Predict state (prior) using the Kalman filter state propagation equations. Only x is updated, P is left unchanged.

pub fn update_steadystate(&mut self, z: &VectorN<F, DimZ>)

Add a new measurement (z) to the Kalman filter without recomputing the Kalman gain K, the state covariance P, or the system uncertainty S.

pub fn get_prediction(
    &self,
    u: Option<&VectorN<F, DimU>>
) -> (VectorN<F, DimX>, MatrixMN<F, DimX, DimX>)

Predicts the next state of the filter and returns it without altering the state of the filter.

pub fn get_update(
    &self,
    z: &VectorN<F, DimZ>
) -> (VectorN<F, DimX>, MatrixMN<F, DimX, DimX>)

Computes the new estimate based on measurement z and returns it without altering the state of the filter.

pub fn residual_of(&self, z: &VectorN<F, DimZ>) -> VectorN<F, DimZ>

Returns the residual for the given measurement (z). Does not alter the state of the filter.

pub fn measurement_of_state(&self, x: &VectorN<F, DimX>) -> VectorN<F, DimZ>

Helper function that converts a state into a measurement.

Trait Implementations

impl<F, DimX, DimZ, DimU> Default for KalmanFilter<F, DimX, DimZ, DimU> where
    F: RealField,
    DimX: DimName,
    DimZ: DimName,
    DimU: DimName,
    DefaultAllocator: Allocator<F, DimX> + Allocator<F, DimZ> + Allocator<F, DimX, DimZ> + Allocator<F, DimZ, DimX> + Allocator<F, DimZ, DimZ> + Allocator<F, DimX, DimX> + Allocator<F, DimU> + Allocator<F, DimX, DimU>, 

fn default() -> Self

Returns a Kalman filter initialised with default parameters.

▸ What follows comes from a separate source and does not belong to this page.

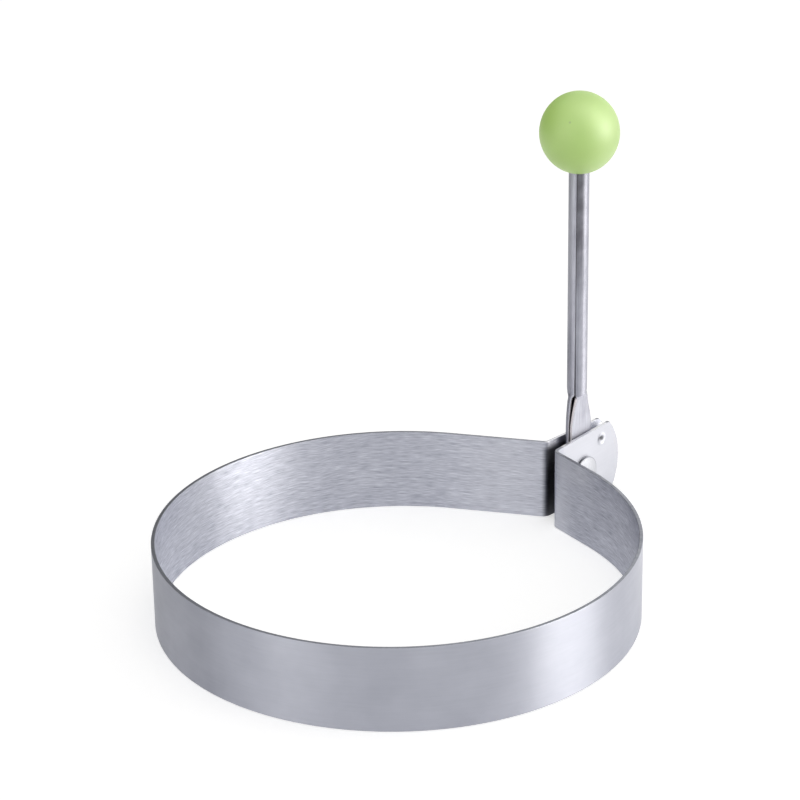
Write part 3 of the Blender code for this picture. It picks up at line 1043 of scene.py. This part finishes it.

impl<F: Debug, DimX: Debug, DimZ: Debug, DimU: Debug> Debug for KalmanFilter<F, DimX, DimZ, DimU> where
    F: RealField,
    DimX: DimName,
    DimZ: DimName,
    DimU: DimName,
    DefaultAllocator: Allocator<F, DimX> + Allocator<F, DimZ> + Allocator<F, DimX, DimZ> + Allocator<F, DimZ, DimX> + Allocator<F, DimZ, DimZ> + Allocator<F, DimX, DimX> + Allocator<F, DimU> + Allocator<F, DimX, DimU>, 

fn fmt(&self, f: &mut Formatter) -> Result

Formats the value using the given formatter.